/---
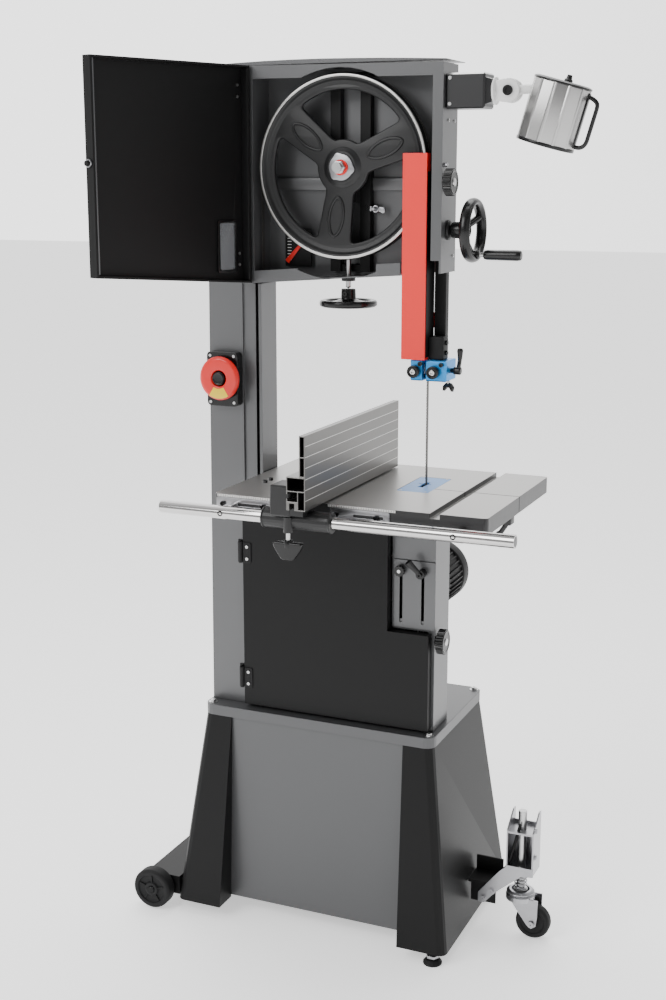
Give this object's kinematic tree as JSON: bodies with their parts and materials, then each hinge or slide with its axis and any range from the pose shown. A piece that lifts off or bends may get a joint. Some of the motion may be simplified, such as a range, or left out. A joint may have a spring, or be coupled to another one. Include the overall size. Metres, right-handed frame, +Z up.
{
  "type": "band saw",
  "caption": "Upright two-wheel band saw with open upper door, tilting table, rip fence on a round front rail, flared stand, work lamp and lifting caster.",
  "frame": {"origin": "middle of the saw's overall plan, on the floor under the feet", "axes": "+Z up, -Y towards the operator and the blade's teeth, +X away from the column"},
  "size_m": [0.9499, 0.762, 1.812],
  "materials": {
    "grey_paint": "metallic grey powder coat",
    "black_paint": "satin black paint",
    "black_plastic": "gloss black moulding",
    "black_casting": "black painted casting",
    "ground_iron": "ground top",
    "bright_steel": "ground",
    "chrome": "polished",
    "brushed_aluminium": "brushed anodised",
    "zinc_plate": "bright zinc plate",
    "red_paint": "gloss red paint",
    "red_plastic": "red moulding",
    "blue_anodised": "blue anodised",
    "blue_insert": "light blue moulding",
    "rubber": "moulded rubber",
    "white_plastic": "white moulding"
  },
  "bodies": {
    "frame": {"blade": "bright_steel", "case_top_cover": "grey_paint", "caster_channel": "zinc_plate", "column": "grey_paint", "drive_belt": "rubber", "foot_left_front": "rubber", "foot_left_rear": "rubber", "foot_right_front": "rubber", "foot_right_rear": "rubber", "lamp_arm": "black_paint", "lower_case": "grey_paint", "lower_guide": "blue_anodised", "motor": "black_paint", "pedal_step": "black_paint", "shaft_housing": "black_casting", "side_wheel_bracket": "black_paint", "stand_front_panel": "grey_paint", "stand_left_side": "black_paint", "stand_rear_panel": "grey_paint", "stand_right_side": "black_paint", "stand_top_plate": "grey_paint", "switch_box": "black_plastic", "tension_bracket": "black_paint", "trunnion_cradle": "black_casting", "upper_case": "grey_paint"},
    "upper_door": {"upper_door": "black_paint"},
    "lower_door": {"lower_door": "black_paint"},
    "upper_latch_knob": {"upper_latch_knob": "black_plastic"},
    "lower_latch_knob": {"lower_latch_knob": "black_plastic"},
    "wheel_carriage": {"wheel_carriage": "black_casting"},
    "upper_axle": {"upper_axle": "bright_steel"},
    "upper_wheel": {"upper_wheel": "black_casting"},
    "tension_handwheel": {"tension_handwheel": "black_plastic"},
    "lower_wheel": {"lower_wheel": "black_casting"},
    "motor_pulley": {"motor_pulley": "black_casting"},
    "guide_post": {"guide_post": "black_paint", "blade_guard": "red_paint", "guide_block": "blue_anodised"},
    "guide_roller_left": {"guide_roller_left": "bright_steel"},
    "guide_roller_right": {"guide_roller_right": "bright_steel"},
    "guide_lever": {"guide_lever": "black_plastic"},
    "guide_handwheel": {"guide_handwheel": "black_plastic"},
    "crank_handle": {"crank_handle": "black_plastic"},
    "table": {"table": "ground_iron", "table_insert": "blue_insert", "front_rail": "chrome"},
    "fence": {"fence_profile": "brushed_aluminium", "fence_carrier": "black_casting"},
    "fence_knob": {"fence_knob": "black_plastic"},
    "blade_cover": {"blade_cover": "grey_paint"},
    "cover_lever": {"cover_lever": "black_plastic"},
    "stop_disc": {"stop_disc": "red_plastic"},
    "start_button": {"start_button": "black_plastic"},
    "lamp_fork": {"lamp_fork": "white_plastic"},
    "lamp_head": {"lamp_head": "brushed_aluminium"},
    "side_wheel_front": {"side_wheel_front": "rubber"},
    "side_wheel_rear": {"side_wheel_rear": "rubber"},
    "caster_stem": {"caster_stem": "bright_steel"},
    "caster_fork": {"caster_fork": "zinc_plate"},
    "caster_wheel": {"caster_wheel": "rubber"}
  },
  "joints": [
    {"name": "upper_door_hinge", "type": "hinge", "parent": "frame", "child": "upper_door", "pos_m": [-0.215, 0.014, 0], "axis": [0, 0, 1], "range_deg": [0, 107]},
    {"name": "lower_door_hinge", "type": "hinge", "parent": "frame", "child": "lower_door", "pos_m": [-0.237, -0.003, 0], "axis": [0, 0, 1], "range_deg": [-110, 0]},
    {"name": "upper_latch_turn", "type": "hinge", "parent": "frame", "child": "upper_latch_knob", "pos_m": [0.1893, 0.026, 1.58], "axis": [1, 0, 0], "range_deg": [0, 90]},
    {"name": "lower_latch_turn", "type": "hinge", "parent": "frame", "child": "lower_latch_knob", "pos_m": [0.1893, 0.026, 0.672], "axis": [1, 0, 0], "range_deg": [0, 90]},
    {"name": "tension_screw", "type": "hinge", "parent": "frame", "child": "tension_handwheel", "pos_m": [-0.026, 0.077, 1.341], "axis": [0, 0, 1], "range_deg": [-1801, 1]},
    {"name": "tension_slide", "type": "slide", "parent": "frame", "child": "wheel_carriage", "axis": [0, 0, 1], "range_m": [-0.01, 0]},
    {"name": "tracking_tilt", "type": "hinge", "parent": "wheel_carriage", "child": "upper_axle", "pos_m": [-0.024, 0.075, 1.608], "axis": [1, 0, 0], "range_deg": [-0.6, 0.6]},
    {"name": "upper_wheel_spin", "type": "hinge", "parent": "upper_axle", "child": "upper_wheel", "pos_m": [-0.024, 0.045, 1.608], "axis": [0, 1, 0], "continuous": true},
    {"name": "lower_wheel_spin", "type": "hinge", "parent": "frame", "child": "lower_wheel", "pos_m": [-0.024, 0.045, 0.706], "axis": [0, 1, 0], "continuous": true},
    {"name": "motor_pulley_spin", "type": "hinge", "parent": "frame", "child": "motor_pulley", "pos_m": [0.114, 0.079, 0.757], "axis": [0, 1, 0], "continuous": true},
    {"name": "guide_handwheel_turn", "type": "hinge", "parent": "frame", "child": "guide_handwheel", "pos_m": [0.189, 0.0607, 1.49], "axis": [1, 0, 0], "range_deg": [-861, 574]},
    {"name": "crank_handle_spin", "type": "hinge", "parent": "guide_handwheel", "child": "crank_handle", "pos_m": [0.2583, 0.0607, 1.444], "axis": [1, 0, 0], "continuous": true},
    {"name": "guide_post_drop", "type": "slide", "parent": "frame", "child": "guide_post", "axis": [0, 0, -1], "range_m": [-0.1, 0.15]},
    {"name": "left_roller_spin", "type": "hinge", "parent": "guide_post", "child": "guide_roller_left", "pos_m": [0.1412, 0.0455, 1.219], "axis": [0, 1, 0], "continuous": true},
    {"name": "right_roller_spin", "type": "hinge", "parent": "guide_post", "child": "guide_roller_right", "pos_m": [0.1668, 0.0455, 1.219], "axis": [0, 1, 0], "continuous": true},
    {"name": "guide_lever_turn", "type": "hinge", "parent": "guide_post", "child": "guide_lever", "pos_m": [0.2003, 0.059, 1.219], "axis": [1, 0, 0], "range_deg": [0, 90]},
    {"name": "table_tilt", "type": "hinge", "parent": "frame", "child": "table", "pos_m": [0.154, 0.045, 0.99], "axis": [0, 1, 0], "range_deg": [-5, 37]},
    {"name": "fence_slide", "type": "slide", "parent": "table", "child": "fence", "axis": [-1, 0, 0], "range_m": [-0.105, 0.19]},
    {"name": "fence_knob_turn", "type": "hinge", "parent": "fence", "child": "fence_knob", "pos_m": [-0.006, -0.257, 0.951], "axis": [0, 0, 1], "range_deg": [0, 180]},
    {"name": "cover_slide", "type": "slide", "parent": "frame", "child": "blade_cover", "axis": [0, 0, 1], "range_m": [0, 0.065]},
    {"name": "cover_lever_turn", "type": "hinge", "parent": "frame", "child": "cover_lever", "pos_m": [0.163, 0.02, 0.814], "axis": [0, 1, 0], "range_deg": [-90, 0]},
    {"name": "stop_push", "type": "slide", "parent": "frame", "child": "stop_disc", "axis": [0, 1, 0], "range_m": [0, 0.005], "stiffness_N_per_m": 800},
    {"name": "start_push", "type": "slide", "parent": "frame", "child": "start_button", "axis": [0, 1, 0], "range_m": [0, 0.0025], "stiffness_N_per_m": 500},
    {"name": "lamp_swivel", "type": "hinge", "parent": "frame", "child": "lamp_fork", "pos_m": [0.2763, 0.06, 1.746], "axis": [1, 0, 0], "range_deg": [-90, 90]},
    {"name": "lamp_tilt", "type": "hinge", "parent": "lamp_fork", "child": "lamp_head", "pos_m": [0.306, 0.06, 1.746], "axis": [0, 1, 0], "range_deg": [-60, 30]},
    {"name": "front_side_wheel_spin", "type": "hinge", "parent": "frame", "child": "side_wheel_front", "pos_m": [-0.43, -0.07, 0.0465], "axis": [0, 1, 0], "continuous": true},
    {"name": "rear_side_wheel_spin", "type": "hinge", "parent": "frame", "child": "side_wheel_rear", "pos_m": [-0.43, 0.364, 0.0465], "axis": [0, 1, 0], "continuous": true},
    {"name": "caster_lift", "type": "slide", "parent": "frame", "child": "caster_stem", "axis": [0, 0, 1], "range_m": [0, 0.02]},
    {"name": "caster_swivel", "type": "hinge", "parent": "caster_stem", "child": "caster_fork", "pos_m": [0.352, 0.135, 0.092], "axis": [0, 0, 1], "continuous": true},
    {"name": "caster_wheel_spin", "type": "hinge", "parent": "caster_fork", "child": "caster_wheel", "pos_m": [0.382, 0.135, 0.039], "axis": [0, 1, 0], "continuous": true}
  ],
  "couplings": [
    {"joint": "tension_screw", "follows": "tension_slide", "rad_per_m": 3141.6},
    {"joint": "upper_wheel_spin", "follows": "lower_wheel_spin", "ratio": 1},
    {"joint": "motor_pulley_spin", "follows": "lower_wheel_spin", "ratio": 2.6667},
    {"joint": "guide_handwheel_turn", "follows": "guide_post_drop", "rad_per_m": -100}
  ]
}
\---
/---
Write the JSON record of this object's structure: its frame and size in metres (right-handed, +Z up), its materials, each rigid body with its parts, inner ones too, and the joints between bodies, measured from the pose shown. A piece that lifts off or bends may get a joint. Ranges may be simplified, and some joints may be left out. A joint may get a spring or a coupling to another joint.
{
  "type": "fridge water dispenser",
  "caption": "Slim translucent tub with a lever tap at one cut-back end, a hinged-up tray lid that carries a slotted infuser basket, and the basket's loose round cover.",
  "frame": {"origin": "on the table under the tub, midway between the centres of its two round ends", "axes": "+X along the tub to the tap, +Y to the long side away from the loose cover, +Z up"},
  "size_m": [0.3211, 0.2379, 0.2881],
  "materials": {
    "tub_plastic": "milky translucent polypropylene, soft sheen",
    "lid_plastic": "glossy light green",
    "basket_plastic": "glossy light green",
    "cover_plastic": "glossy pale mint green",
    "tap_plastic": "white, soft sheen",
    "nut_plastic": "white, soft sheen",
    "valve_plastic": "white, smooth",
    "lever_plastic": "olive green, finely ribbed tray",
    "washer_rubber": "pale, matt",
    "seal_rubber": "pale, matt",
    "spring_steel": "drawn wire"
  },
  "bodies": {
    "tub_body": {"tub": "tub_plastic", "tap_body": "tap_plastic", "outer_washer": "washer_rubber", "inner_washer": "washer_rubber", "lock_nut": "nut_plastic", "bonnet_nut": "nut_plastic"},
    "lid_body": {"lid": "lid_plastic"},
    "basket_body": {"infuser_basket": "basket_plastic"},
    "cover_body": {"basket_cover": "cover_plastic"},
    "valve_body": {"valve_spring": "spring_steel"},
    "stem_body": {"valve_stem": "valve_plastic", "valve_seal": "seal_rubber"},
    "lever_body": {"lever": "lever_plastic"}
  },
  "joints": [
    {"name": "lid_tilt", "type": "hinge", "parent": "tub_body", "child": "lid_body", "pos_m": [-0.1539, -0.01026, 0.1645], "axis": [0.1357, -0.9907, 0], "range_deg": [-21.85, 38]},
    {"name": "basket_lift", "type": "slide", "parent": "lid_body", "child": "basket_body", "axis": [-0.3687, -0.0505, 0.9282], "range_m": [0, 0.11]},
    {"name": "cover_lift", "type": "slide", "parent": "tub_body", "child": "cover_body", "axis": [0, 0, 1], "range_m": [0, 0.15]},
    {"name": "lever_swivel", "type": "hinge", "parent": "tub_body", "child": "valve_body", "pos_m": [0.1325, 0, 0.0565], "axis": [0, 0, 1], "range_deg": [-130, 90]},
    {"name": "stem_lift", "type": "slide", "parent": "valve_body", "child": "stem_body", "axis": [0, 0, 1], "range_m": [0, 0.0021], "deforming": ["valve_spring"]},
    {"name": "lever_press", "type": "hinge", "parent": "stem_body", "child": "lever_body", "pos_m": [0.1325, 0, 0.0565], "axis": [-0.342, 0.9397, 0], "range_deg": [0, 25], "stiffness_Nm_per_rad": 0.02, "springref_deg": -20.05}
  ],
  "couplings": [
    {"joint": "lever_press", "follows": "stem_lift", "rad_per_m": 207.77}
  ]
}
\---
/---
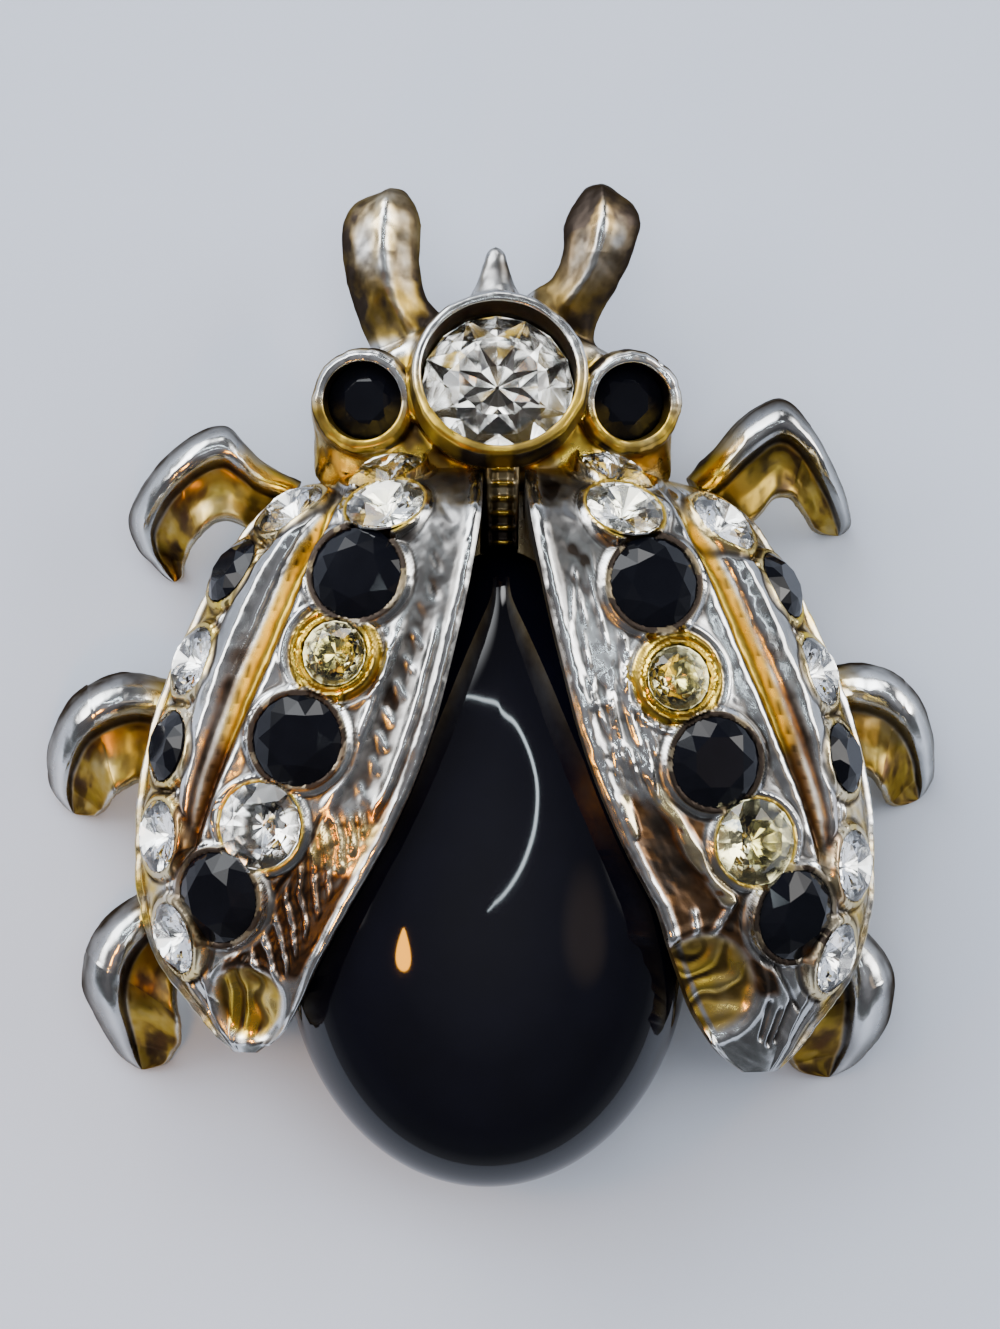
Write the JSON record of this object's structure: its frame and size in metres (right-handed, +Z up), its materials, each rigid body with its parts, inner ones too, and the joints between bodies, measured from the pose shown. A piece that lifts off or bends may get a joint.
\---
__PROBLEM TO SOLVE__: Go through the material above and copy each line that has the word "overall".

__RESPONSE__:
Give this object's kinematic tree as JSON: bodies with their parts and materials, then each hinge or slide with its axis and any range from the pose shown. A piece that lifts off or bends may get a joint. Some of the motion may be simplified, such as a range, or left out. A joint may have a spring, or be coupled to another one. Include the overall size. Metres, right-handed frame, +Z up.
  "frame": {"origin": "middle of the saw's overall plan, on the floor under the feet", "axes": "+Z up, -Y towards the operator and the blade's teeth, +X away from the column"},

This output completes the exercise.